Может ли любовь к музыке сделать нас неадекватными? Отвечают музыковед Лоренс Крамер и святой Августин
Лоренс Крамер – композитор и представитель движения «нового музыковедения». Новые музыковеды изучают музыку с помощью знаний из психологии, лингвистики и философии.
Для Крамера музыка – это нечто большее, чем набор звуков. При этом музыка из них состоит. Музыка превращает природный звуковой материал в искусство, но лишает звук своей изначальной функции.
Крамер считает, что по началу звуки служили указателями / предупреждающими сигналами / средством коммуникации. Например, звук «Бульк!» указывает, что рядом вода. Шуршание «Шрх-шрх-шрх!» предупреждает, что кто-то большой пробирается сквозь листву в нашу сторону. Тяжкое «Ох…» может говорить о том, что наш собеседник не готов нам дать укусить его шаурму.
Но музыка – это другое. Она – это звук, оформленный как источник удовольствия. По мнению Крамера, когда мы наслаждаемся музыкой, мы можем начать относиться к звукам, из которых она состоит, как к источникам не информации, но наслаждения. Полностью погружаясь в музыкальные наборы звуков, мы относимся к ним так, словно звуки были предназначены для музыки.

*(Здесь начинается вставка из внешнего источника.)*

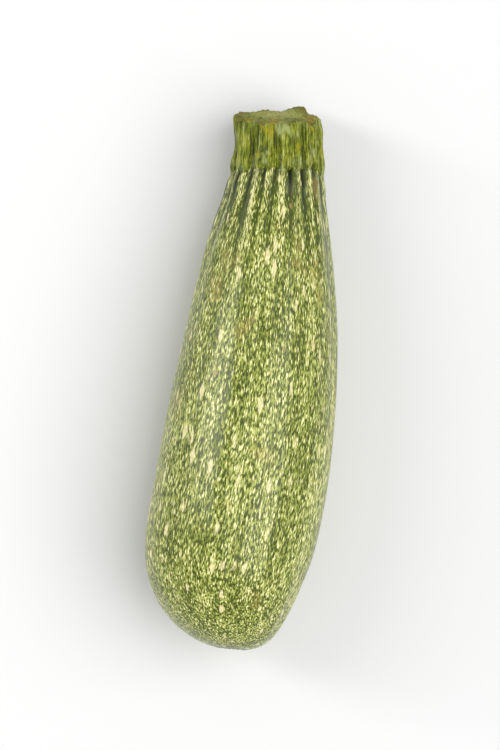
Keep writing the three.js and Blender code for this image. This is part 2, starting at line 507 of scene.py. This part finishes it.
def make_fruit():
    outline = fruit_outline()
    tangent = np.gradient(outline, axis=0)
    tangent /= np.linalg.norm(tangent, axis=1, keepdims=True)
    normal_radius, normal_along = tangent[:, 1:], -tangent[:, :1]
    angle = angles_round(FRUIT_AROUND)
    along, around = np.meshgrid(outline[:, 1], angle, indexing="ij")
    plain = np.repeat(outline[:, :1], FRUIT_AROUND, axis=1)

    lobes = lobe_depth(around, along, plain)
    shift = shift_to_frame(pose(round_axis(plain - lobes, along, around), (0, 0, 0)), "fruit")

    sink = fruit_relief(around, along, plain)
    radius = plain - lobe_share(around, along) * lobes - sink * normal_radius
    sunk = along - sink * normal_along
    points = pose(round_axis(radius, sunk, around), shift)
    points[..., 2] = np.maximum(points[..., 2], 0)

    steps = np.linalg.norm(np.diff(outline, axis=0), axis=1)
    v_rows = running_length(outline[0, 0], steps, outline[-1, 0])
    start, end = pole(sunk[0].mean(), shift), pole(FRUIT_LENGTH - SKIN_SINK, shift)
    fruit = closed_mesh("courgette_fruit", points, v_rows, start, end)
    keep_fruit_marks(fruit, around, along, plain)
    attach(fruit, "root")
    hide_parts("fruit")
    return fruit, shift


# Stalk


def cut_height(angle, radius):
    """Height of the slanted cut above the stalk's foot."""
    middle = STALK_LENGTH - STALK_RADIUS * math.tan(CUT_SLANT)
    return middle - radius * np.cos(angle) * math.tan(CUT_SLANT)


def at_grooves(angle, radius, width, strengths):
    """A hill round each of the neck's grooves, with its half-width measured at this radius."""
    most = np.zeros_like(angle)
    for centre, strength in zip(grooves.centre, strengths):
        most = np.maximum(most, strength * hill(wrapped(angle - centre) * radius, width))
    return most


def skirt_reach(angle, notch, rng):
    """How far the foot laps over the neck, in fingers that lie between the neck's grooves."""
    size = 0.75 + 0.35 * np.tanh(ripples_round(angle, rng, (3, 13), count=8))
    return SKIRT_SHORT + SKIRT_FINGER * size * (1 - notch) ** 2.2


def rim_height(angle, ribs, rng):
    """Height of the ragged rim, where fibres stand up or have torn away."""
    ragged = RIM_SWELL * ripples_round(angle, rng, (2, 9), count=10)
    ragged += RIM_FRAY * ripples_round(angle, rng, (20, 60), count=16)
    for degrees, drop, spread in RIM_DIPS:
        ragged -= drop * hill(wrapped(angle - math.radians(degrees)), math.radians(spread))
    return cut_height(angle, STALK_RADIUS - ribs) + ragged - CUT_DROP


def covered_neck(angle, height):
    """Radius of the neck under the skirt."""
    along = FRUIT_LENGTH + np.clip(height, -COVERED_NECK, -RIM_ROUND)
    radii, places = fruit_outline()[-NECK_ROWS:-FRUIT_ROWS["seat"]].T
    neck = np.interp(along, places, radii)
    return neck - lobe_depth(angle, along, neck) - GROOVE_DEPTH * grooves.strength(angle, along)


def stalk_radius(angle, height, way_up, lap, notch, body):
    """Radius of the stalk's side: its skirt on the neck, its body, and its curled rim.

    way_up goes from 0 at the skirt's edge to 1 at the rim.
    """
    neck = covered_neck(angle, height)
    skirt = np.maximum(neck + SKIRT_THICKNESS * (1 - 0.8 * notch), body)
    settled = ease(height, *SETTLED)
    radius = skirt * (1 - settled) + body * settled
    lip = ease(height, -lap, -lap + LIP_LENGTH)
    radius = (neck - LIP_SINK) * (1 - lip) + radius * lip
    curl = hill(wrapped(angle - math.radians(CURL_ANGLE)), math.radians(CURL_SPREAD))
    radius -= RIM_BEVEL * ease(way_up, 0.965, 1.0)
    return radius - CURL_DEPTH * curl * ease(way_up, 0.72, 1.0)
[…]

Представьте шипение гадюки – Пыш-ш-ш-ш! – да простят меня серпентологи. Умение распознавать этот звук – важно для выживания. Но давайте поступим с шипением иначе: запишем его на микрофон, превратим в музыкальный сэмпл и добавим энергичный бит. Должно получиться что-то вроде: «Пыш – Пыш – Пум – Пыш – Пыш – Пум…» – такое шипение уже не пугает. Звук превратился в музыку и потерял свою базовую функцию.
Лоренс Крамер считает, что такому переходу в восприятии звуков трудно сопротивляться. Музыковед приводит самый неожиданный пример – Святого Августина, священника и философа, жившего в IV веке. Святой Августин – человек, который всю жизнь положил на борьбу с плотскими удовольствиями. В том числе с удовольствием от музыки, но тут священник признаётся в своей греховности.

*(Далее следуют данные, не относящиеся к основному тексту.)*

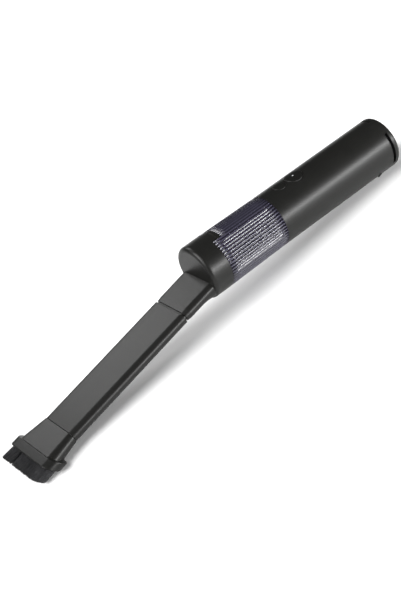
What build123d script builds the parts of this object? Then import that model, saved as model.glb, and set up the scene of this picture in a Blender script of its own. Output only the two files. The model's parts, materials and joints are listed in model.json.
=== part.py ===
from build123d import *
import os
from math import asin, atan2, cos, hypot, pi, radians, sin

os.makedirs("parts", exist_ok=True)

# A slim cordless handheld vacuum, lying on a table, nozzle towards -X.
# "Station" is the distance along the body axis from the flat rear face, "reach" the distance
# along the extension tube from its rear shoulder. All sizes are in millimetres.

# Driving dimensions of the body
body_radius = 28.0
sleeve_bore = 25.8
rear_edge_round = 3.0
rear_cap_rim = 5.8  # station where the rear cap's rim ends and the exhaust slots begin
sleeve_rear = 9.6
cup_rear = 158.2  # station of the body to cup seam
seam_gap = 0.3
slot_bridge_angles = (65, 185, 305)
slot_bridge_span = 45

# Dust cup and nose
cup_length = 74.0
nose_radius = 28.9
cup_wall = 2.0
nose_length = 23.4
nose_edge_round = 4.5
tongue_half_angle = 20
tongue_length = 10.4

# Flat extension tube, bent down from the body axis
tube_bend = 12.9
tube_station = 294.6
tube_drop = 18.7
tube_width = 48.6
tube_height = 12.0
tube_length = 154.3
stub_width = 44.8
stub_height = 8.4
stub_length = 16.0
socket_width = 45.2
socket_height = 8.8
joint_gap = 2.0

# Brush head, cut on a slant that leads at its top
slant = 0.6
flange_width = 69.0
flange_height = 18.4
flange_rear = 179.0
flange_front = 189.6
bristle_length = 16.0
tuft_radius = 1.4
tuft_row = 5.6  # height of the upper and lower rows of tufts off the brush's middle plane

# The body's tilt and place follow from its two supports: the round edge of the rear cap and
# the ends of the lowest tufts.
bend = radians(tube_bend)
edge_centre = (rear_edge_round, -(body_radius - rear_edge_round))
tuft_low = -(tuft_row + tuft_radius)
tuft_reach = flange_front - slant * tuft_row + bristle_length
support_along = tube_station + tuft_reach * cos(bend) + tuft_low * sin(bend) - edge_centre[0]
support_drop = -tube_drop - tuft_reach * sin(bend) + tuft_low * cos(bend) - edge_centre[1]
support_span = hypot(support_along, support_drop)
tilt = -atan2(support_drop, support_along) - asin(rear_edge_round / support_span)
rear_height = rear_edge_round - edge_centre[1] * cos(tilt) - rear_edge_round * sin(tilt)

tip_reach = flange_front + slant * tuft_row + bristle_length
tip_along = tube_station + tip_reach * cos(bend) - tuft_low * sin(bend)
tip_up = -tube_drop - tip_reach * sin(bend) - tuft_low * cos(bend)
front_extent = tip_along * cos(tilt) - tip_up * sin(tilt)
rear_extent = rear_edge_round * (1 - cos(tilt)) - edge_centre[1] * sin(tilt)
rear_x = (front_extent - rear_extent) / 2

forward = Vector(-cos(tilt), 0, sin(tilt))
upward = Vector(sin(tilt), 0, cos(tilt))
rear_point = Vector(rear_x, 0, rear_height)
body_axis = Axis(rear_point, forward)
tube_forward = forward * cos(bend) - upward * sin(bend)
tube_upward = forward * sin(bend) + upward * cos(bend)
tube_point = rear_point + forward * tube_station - upward * tube_drop
body_side = Plane(rear_point, x_dir=forward, z_dir=(0, 1, 0))
tube_side = Plane(tube_point, x_dir=tube_forward, z_dir=(0, 1, 0))


def station(along, up=0.0):
    """Plane across the body, local x to the left of a person facing forward, y up."""
    return Plane(rear_point + forward * along + upward * up, x_dir=(0, -1, 0), z_dir=forward)


def level(along, up):
    """Plane facing up out of the body, local x forward."""
    return Plane(rear_point + forward * along + upward * up, x_dir=forward, z_dir=upward)


def outward(along, angle, height):
    """Plane facing out of the body at an angle from its top, local x forward."""
    away = upward * cos(radians(angle)) + Vector(0, -1, 0) * sin(radians(angle))
    return Plane(rear_point + forward * along + away * height, x_dir=forward, z_dir=away)


def reach(along, up=0.0):
    """Plane across the extension tube, local y up out of its flat top."""
    origin = tube_point + tube_forward * along + tube_upward * up
    return Plane(origin, x_dir=(0, -1, 0), z_dir=tube_forward)


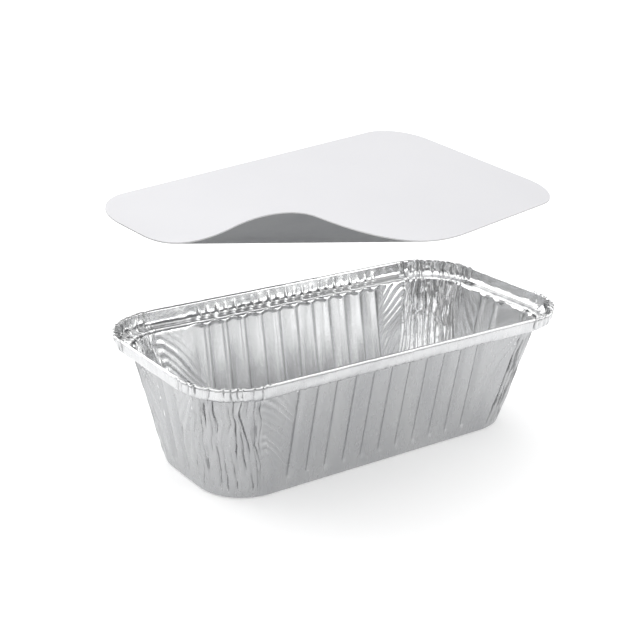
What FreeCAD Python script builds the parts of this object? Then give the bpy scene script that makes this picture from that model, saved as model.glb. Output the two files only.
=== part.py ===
import FreeCAD, Part
import math
import os

from FreeCAD import Placement, Rotation, Vector

# Foil tray with a flat board lid, in millimetres. The origin is the middle of the tray's flat
# base, on the surface that it stands on. X runs along the tray, Y across it and Z is up.

# Tray, overall
rim_length = 218.0
rim_width = 111.4
tray_height = 65.4
foil = 0.1

# Rim: a flat flange round the mouth and an upright lip with a folded edge
flange_width = 8.0
lip_height = 7.6
lip_lean = 1.0
hem_height = 1.3
hem_depth = 0.7
corner_hem_depth = 0.35
corner_lip_bulge = 1.2
corner_lip_ripple = 0.6
shoulder_radius = 3.0

# Wall
wall_angle = 10.9
wall_corner_radius = 23.4
base_corner_radius = 24.3
base_bend_radius = 2.5

# Grooves pressed into the walls from outside
groove_pitch = 10.64
groove_width = 4.4
groove_floor = 2.2
groove_depth = 0.9
groove_shift = 3.0
groove_foot = 6.0
groove_end_slope = 2.4

# Pleats gathered at the corners
pleats_per_corner = 9
pleat_depth = 1.1
pleat_wander = 0.16
pleat_reach = 1.6
pleat_land = 0.4

# Lid: a board sheet that lies on the flange inside the lip, here lifted off, with one corner curled up
lid_thickness = 0.5
lid_play = 0.25
lid_corner_radius = 22.5
lid_corner_facets = 10
lid_centre_x = -23.2
lid_centre_y = -31.0
lid_centre_height = 134.1
lid_turn = 14.9
lid_pitch = -0.7
lid_tilt = 10.0

# Curl of the lid's near left corner: it bends tightly first and then more gently
curl_heading = -29.7
curl_offset = 37.0
curl_start_radius = 33.6
curl_end_radius = 74.0
curl_tight_length = 32.4
curl_strip_width = 4.0

flange_height = tray_height - lip_height
hem_foot = tray_height - hem_height
straight = "straight"
turn = "turn"


def wall_reach(height):
    """How far the wall stands out at a height, counted from its top edge. It is negative below it."""
    return -(flange_height - height) * math.tan(math.radians(wall_angle))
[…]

Говоря о священных песнях, Августин отмечал, что «песни эти требуют некоторого достойного места в моём сердце, но вряд ли я предоставляю им соответственное…».
Священник писал, что плохо спетые песни не так зажигают души, нежели те, что спеты хорошо. Вроде бы ничего страшного, но для богослова важен смысл слов, а Августин получал удовольствие от того, как эти слова исполнены: «И плотское удовольствие, которому нельзя позволить расслабить душу, меня часто обманывает: чувство не идёт смирно позади разума, но пытается забежать вперёд… Так незаметно грешу я».
Лоренс Крамер считал, что святому Августину так нравилась музыка, что священник вынужден был сопротивляться её воздействию. Музыкальный кайф привязывает человека к земной жизни во плоти и крови, а для Августина было важно стремиться к Богу.
Но не обязательно быть священником, чтобы понять, как любовь к музыке сказывается на нашем восприятии информации.
Представьте, что три человека произнесут одну и ту же фразу: «Дальше действовать будем мы!». Первый вяло прогундосит её. Второй робко пробурчит и запнётся. Третий твердо отчеканит каждый звук.
Одно и то же послание прозвучит по-разному. В третьем исполнении будет музыкальность, которая сделает фразу более эффектной.
Но стоит добавить к той же фразе гитарный бой и стук драм-машины, как её восприятие снова поменяется. Теперь это уже гимн, суть которого можно растерять за его музыкальностью. Услышав его, разум с радостью отступит перед телесным чувством. И вот уже нога притоптывает, голова покачивается – Йэх! – давай плясать!
Лоренс Крамер считает, что музыка может освободить нас от смысловой окраски. Именно об этом мы её и просим.